Effect of Dilution Rate on Structure of a Mesophilic Acetate-Degrading Methanogenic Community during Continuous Cultivation

Abstract

The community structures of two mesophilic acetate-degrading methanogenic consortia enriched at dilution rates of 0.025 and 0.6 d −1 were analyzed by fluorescence in situ hybridization (FISH) and phylogenetic analyses based on 16S rDNA clonal sequences and quantitative real-time polymerase chain reaction (PCR). FISH experiments with archaeal and bacterial domain-specific probes showed that archaeal cells were predominant and only a small number of bacterial cells were detected at both dilution rates.
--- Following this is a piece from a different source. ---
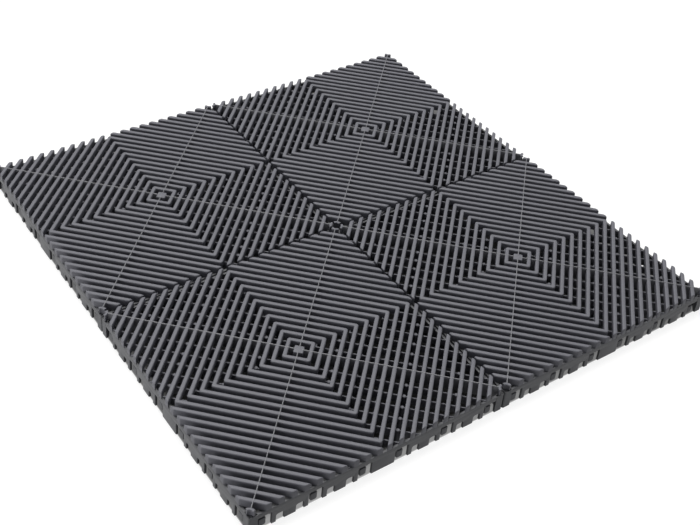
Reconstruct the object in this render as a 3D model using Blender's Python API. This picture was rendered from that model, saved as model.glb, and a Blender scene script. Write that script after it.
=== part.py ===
"""Interlocking ventilated floor tile, 400 mm square and 20 mm thick, moulded in grey plastic.

The tile is two by two cells, which share one mould and are held together by links under the top.
A cell has nested square ribs, turned 45 degrees, which run on as straight ribs into its corners.
Fine diagonal webs and deeper braces cross under the ribs, a round post stands on the floor under
the cell's middle, and a skirt with feet carries the edge. Pegs stand in sockets along the front
and left edges, and drop into the loops along the back and right edges of the next tile. The
moulding is kept as one object for each cell, with a slit of 0.3 mm at the links.

Metres, +Z up. The origin is under the middle of the whole outline, loops included, on the floor.
"""

import math

import bmesh
import bpy
from mathutils import Matrix

# Tile and cells
CELL = 0.200
CELL_GAP = 0.001
THICKNESS = 0.020

# Ribs of the walking surface
RIB_STEP = 0.00909
FIRST_RIB = 0.00283
RIB_WIDTH = 0.0029
RIB_DEPTH = 0.0056
NOSE_SETBACK = 0.0012

# Diagonal webs, braces and the post under the ribs
WEB_WIDTH = 0.0010
WEB_BOTTOM = 0.0090
BRACE_STEP = 0.0505
BRACE_WIDTH = 0.0018
BRACE_DEPTH = 0.0054
LEG_RADIUS = 0.0020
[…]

In the domain Archaea , the number of cells closely related to Methanosarcina barkeri was shown to be greater at the high dilution rate using FISH with species-specific probes. Taxonomic analyses based on rDNA clonal sequences obtained at the low and high dilution rates showed that 43% of 100 clones and 72% of 92 clones, respectively, were affiliated with the domain Archaea and the remainders at each dilution rate were affiliated with the domain Bacteria . Within the domain Archaea , all rDNA clones at both dilution rates were affiliated with the genera Methanosaeta or Methanosarcina of the aceticlastic methanogens. Within the domain Bacteria , the rDNA clones obtained at the low dilution rate were affiliated with four phyla, Firmicutes (36%), Bacteroidetes (9%), Chloroflexi (6%) and candidate division OP12 (5%). The rDNA clones obtained at the high dilution rate were affiliated with four phyla, Firmicutes (16%), Bacteroidetes (8%), Proteobacteria (1%) and candidate division OP12 (3%). Real-time quantitative PCR experiments showed that the number of rDNA sequences affiliated with the genus Methanosarcina was greater at the high dilution rate. In addition, a significant number of rDNA sequences affiliated with the genus Methanoculleus were detected only at the low dilution rate. Detection of a hydrogenotrophic methanogen at the low dilution rate suggests that the syntrophic acetate oxidation by hydrogenotrophic methanogens and acetate-oxidizing bacteria could occur at the low dilution rate.